# start of Provided data

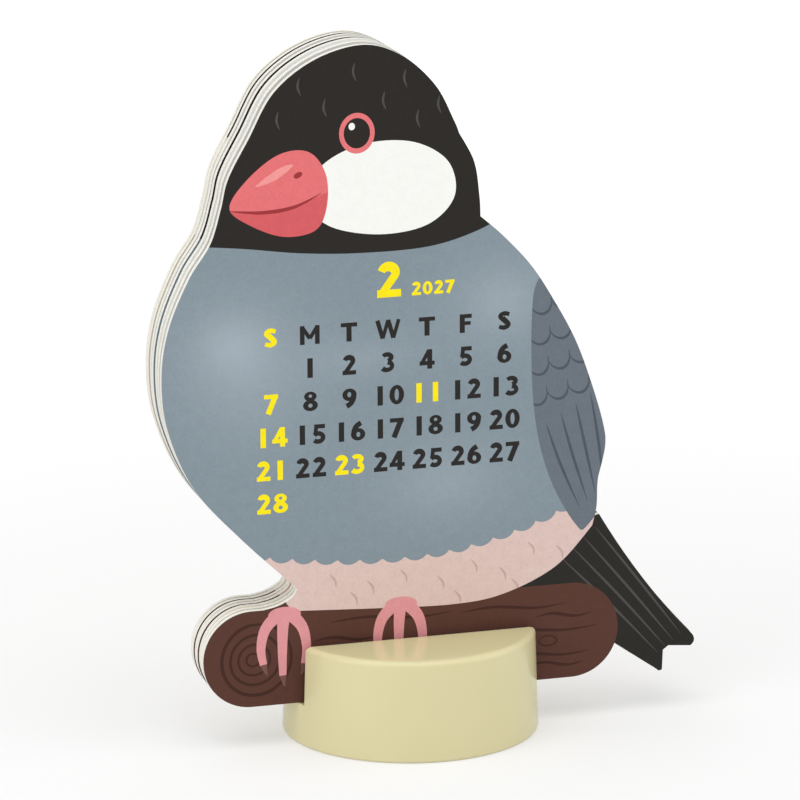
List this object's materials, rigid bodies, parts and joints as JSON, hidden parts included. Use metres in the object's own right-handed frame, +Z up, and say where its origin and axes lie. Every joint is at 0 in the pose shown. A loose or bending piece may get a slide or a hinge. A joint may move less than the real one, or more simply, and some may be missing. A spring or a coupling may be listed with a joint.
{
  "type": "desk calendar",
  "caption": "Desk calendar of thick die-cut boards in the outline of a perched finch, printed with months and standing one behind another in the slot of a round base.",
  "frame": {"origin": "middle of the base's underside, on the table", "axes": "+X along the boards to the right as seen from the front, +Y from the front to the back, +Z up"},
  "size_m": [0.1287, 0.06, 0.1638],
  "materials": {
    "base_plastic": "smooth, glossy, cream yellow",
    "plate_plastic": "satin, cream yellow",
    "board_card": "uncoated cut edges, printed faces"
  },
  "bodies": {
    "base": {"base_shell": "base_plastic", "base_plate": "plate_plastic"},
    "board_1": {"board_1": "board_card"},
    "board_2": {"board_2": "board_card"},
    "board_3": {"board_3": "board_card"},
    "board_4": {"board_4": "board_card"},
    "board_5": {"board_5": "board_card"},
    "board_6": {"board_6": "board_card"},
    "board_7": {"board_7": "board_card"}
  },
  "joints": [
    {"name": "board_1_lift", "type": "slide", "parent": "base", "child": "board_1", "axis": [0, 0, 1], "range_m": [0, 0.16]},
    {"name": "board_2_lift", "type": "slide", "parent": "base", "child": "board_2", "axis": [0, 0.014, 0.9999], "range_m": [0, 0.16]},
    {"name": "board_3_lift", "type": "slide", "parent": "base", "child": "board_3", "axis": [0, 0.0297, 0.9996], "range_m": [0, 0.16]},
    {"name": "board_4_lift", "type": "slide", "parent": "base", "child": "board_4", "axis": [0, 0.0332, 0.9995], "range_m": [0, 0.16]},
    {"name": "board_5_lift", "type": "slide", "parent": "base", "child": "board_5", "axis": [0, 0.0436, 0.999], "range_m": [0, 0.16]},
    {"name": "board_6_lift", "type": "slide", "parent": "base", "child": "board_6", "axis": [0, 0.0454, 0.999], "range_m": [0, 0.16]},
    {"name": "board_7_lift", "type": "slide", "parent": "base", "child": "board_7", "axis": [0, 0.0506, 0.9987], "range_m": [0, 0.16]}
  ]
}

# end of Provided data

Task ▸ Exactly reproduce the material above.

Written solution ▸
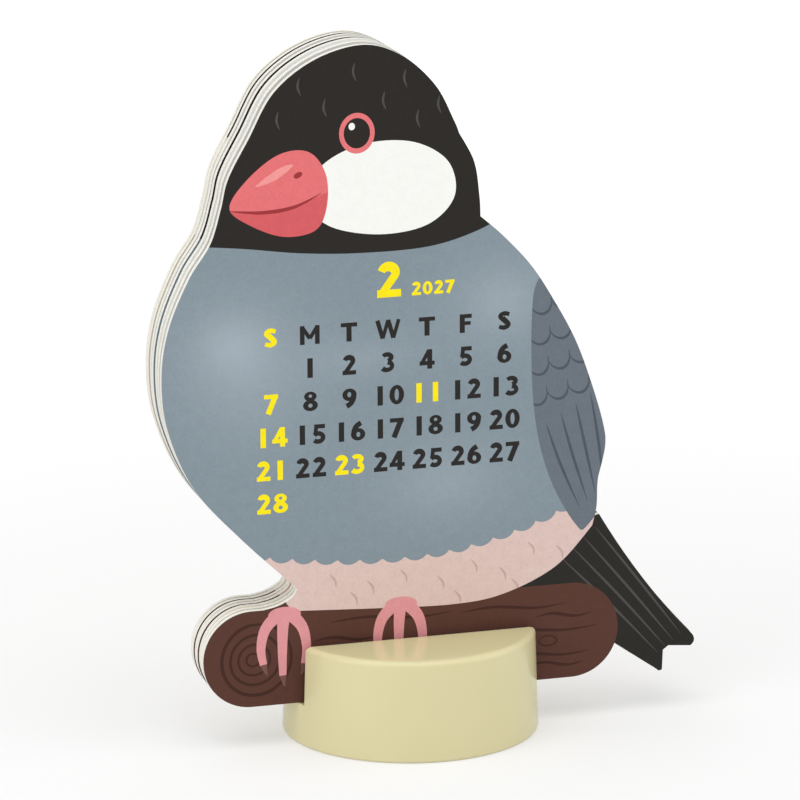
List this object's materials, rigid bodies, parts and joints as JSON, hidden parts included. Use metres in the object's own right-handed frame, +Z up, and say where its origin and axes lie. Every joint is at 0 in the pose shown. A loose or bending piece may get a slide or a hinge. A joint may move less than the real one, or more simply, and some may be missing. A spring or a coupling may be listed with a joint.
{
  "type": "desk calendar",
  "caption": "Desk calendar of thick die-cut boards in the outline of a perched finch, printed with months and standing one behind another in the slot of a round base.",
  "frame": {"origin": "middle of the base's underside, on the table", "axes": "+X along the boards to the right as seen from the front, +Y from the front to the back, +Z up"},
  "size_m": [0.1287, 0.06, 0.1638],
  "materials": {
    "base_plastic": "smooth, glossy, cream yellow",
    "plate_plastic": "satin, cream yellow",
    "board_card": "uncoated cut edges, printed faces"
  },
  "bodies": {
    "base": {"base_shell": "base_plastic", "base_plate": "plate_plastic"},
    "board_1": {"board_1": "board_card"},
    "board_2": {"board_2": "board_card"},
    "board_3": {"board_3": "board_card"},
    "board_4": {"board_4": "board_card"},
    "board_5": {"board_5": "board_card"},
    "board_6": {"board_6": "board_card"},
    "board_7": {"board_7": "board_card"}
  },
  "joints": [
    {"name": "board_1_lift", "type": "slide", "parent": "base", "child": "board_1", "axis": [0, 0, 1], "range_m": [0, 0.16]},
    {"name": "board_2_lift", "type": "slide", "parent": "base", "child": "board_2", "axis": [0, 0.014, 0.9999], "range_m": [0, 0.16]},
    {"name": "board_3_lift", "type": "slide", "parent": "base", "child": "board_3", "axis": [0, 0.0297, 0.9996], "range_m": [0, 0.16]},
    {"name": "board_4_lift", "type": "slide", "parent": "base", "child": "board_4", "axis": [0, 0.0332, 0.9995], "range_m": [0, 0.16]},
    {"name": "board_5_lift", "type": "slide", "parent": "base", "child": "board_5", "axis": [0, 0.0436, 0.999], "range_m": [0, 0.16]},
    {"name": "board_6_lift", "type": "slide", "parent": "base", "child": "board_6", "axis": [0, 0.0454, 0.999], "range_m": [0, 0.16]},
    {"name": "board_7_lift", "type": "slide", "parent": "base", "child": "board_7", "axis": [0, 0.0506, 0.9987], "range_m": [0, 0.16]}
  ]
}